HotSeat | Lewis Horne, Customer Relations Advisor, UNTHA UK

HotSeat | Lewis Horne, Customer Relations Advisor, UNTHA UK

Lewis Horne joined UNTHA UK 6 months ago as a Customer Relations Advisor and has loved getting stuck in learning the ins and outs of plastics waste and recycling. UNTHA UK is the UK’s leading industrial shredder specialist, celebrating a 50-year heritage – read on to see if the PlastikMedia HotSeat can get a shred of exclusive news from Lewis…

What trends do you think will shape the future of UK plastics?  How will UNTHA UK respond?

Plastics have long been at the centre of the waste and recycling debate, but I think that while the focus in recent years has been on the phasing out of single-use plastics, over the next 12 months, we’ll likely see attention being directed towards the ‘trickier’ side of plastic recycling.

Taking flexible plastics as an example, they are set to be introduced to local authority kerbside collections in England by 2027. However, while this is great news, it’s important to consider how recycling lines will adapt to be able to process these notoriously difficult items. There will need to be a change in approach to the collection and handling of plastics, to ensure this is successful.

Also, on another related note, there are lots of conversations happening in industry about the importance of plastics being handled on home soil. This means that there will be greater scrutiny on general recyclers handling plastics and plastic recycling specialists not always defaulting to energy recovery routes, but, where possible, shredding to segregate the plastics so that they can be reprocessed.

Lastly, POPs – persistent organic pollutants — found in some WEEE, will continue to be a key topic. Typically, some operators think it’s not worth shredding this hazardous waste stream as it’s too difficult — meaning it’s often left to be someone else’s ‘problem’. But not only is this irresponsible, but it’s not true. With the right mindset and commitment to investments, there are technologies that can process more complicated plastic products.
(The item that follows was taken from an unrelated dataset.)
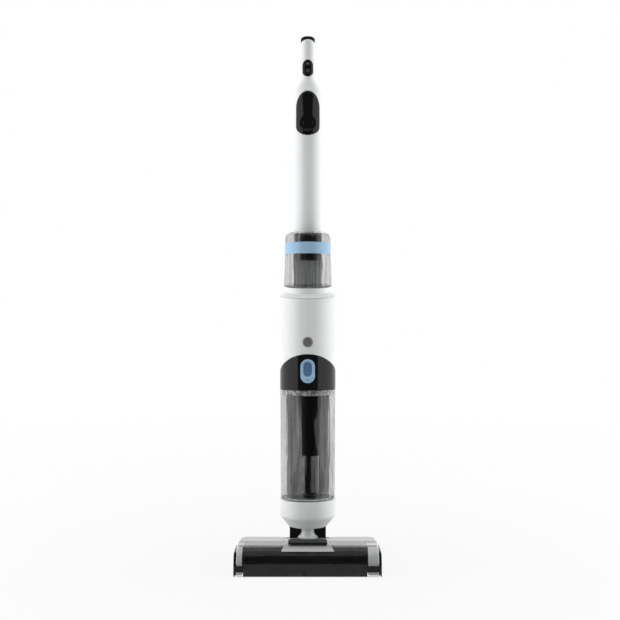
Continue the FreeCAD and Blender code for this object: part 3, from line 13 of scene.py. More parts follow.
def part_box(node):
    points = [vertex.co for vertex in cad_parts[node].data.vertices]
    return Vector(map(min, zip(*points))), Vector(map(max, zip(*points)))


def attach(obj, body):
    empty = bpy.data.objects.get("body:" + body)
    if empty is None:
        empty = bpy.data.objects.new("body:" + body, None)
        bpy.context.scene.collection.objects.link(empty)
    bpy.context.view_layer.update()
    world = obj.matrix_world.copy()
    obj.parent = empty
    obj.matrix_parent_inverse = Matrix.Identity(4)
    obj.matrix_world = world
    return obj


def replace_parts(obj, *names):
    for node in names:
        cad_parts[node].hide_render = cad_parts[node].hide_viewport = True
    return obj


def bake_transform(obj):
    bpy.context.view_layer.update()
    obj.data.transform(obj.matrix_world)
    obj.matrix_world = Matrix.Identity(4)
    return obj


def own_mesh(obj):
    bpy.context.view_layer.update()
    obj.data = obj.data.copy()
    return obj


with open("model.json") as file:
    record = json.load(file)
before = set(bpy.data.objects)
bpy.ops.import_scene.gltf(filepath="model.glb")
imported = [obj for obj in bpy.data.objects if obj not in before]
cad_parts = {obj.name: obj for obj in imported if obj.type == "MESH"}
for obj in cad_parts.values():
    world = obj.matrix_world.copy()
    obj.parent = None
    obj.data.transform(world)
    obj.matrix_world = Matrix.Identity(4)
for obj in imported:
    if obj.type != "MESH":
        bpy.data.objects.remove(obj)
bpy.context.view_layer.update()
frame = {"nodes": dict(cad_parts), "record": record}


# ---- What the frame says ----
RECORD = frame["record"]
BODY_OF = {node: body for body, nodes in RECORD["behaviour"]["bodies"].items() for node in nodes}
SLOT_OF = {part["node"]: part["material_slot"] for part in RECORD["subparts"]}


class Span:
    """A node's box at rest: its corners, middle and size."""

    def __init__(self, node):
        low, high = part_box(node)
        self.low, self.high = Vector(low), Vector(high)
        self.mid = (self.low + self.high) / 2
        self.size = self.high - self.low


CUP = Span("base_cup")
TANK = Span("dirty_tank_cup")
LID = Span("tank_lid")
FRONT = Span("body_front_shell")
REAR = Span("rear_cover")
CLEAN = Span("clean_tank_shell")
BAND = Span("clean_tank_band")
CAP = Span("clean_tank_cap")
POLE = Span("pole_tube")
LENS = Span("display_lens")
PANEL = Span("control_panel")
GRIP = Span("grip_rear_cover")
DECK = Span("deck_cover")
COVER = Span("cover_shell")
TONGUE = Span("cover_tongue")
LATCH = Span("cover_latch")
NAP = Span("roller_nap")
YOKE = Span("pitch_yoke")
NECK = Span("neck_stem")
RELEASE = Span("release_button")
DOT = Span("grey_button")
HOSE = Span("suction_hose")
COLUMN = Span("separator_column")
SEAL = Span("inlet_seal")
FILTER = Span("tank_filter")
SCREWS = Span("body_screws")
CONTACTS = Span("charge_contacts")
SPRING = Span("latch_spring")
POWER = Span("power_button")
MODE = Span("mode_button")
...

As such, I think more operators will start looking to obtain the maximum resource potential from their e-waste items — going beyond the processing metals and precious elements alone and recognising the valuable plastics within, too.

However, in order to be able to successfully address the more ‘technical’ areas within the plastic recycling sphere, innovation and industry-wide collaboration have to take centre stage.

How has UNTHA UK developed during your tenure?

I’ve been at UNTHA UK for just over six months, and during this short time I’ve seen the company continue to go from strength to strength.

From welcoming new faces to the team and awarding promotions to long-serving staff, to seeing a notable uplift in customer demand and sales, it’s been a ‘full speed ahead’ time for the business.

I think I’ve seen and been aware of so many successes due to my thorough induction.

I’ve been getting under the skin of the whole organisation and working across many different departments — spanning time on site with engineers to office-based project work — to help me build up my knowledge of our processes and the wider sector.

Just before I started, the company was also listed in the Digital Enterprise Top 100 — for the third year running — alongside being awarded ‘Leading Light’ status. This was a fantastic achievement for the organisation.

What do you credit as the key to your success?

Being able to build a strong rapport with individuals. I’m a very sociable and people-centric person, and I think this has helped me throughout my career to date. My willingness to ‘get stuck in’ and soak up information has also worked in my favour — I’m always looking for ways to challenge myself and develop, and my role at UNTHA UK is the perfect opportunity to do just this!

What has been the greatest challenge in your career?

I think one of the biggest challenges — and best opportunities — has been taking the leap from my last job at Yorkshire Water into the world of waste and recycling. But I can honestly say that it’s been the best decision — I’m enjoying being part of such a talented team and an integral industry.

What advice do you wish you’d had on entering the industry and does that differ from the advice you would give to an apprentice joining now?

I wish I’d known more about the waste and recycling industry and various roles and processes involved — not because you have to, but because it’s absolutely fascinating!

Many people throw their waste away without ever wondering where it goes and what’s the next stage in its lifecycle. I would urge people wanting to enter the sector as an apprentice to ask themselves these questions — be curious — and make sure you join a company that offers an ‘immersive induction’. One that encompasses all departments is crucial, as it’s important to learn about the whole business, never one area in isolation.

My last piece of advice would be that the industry is so brilliant and complex, so enjoy playing your part in helping to work towards achieving a better, more sustainable future.

What hidden talents do you have?

I’m a dab hand at archery — I’m actually a qualified instructor. My passion for the sport started when my dad bought my brother and I an archery kit when we were younger. I loved it so much that I even volunteered as an instructor during my time at the Air Cadets.

I’m also a musician — I played the drums for a number of years in a few different bands.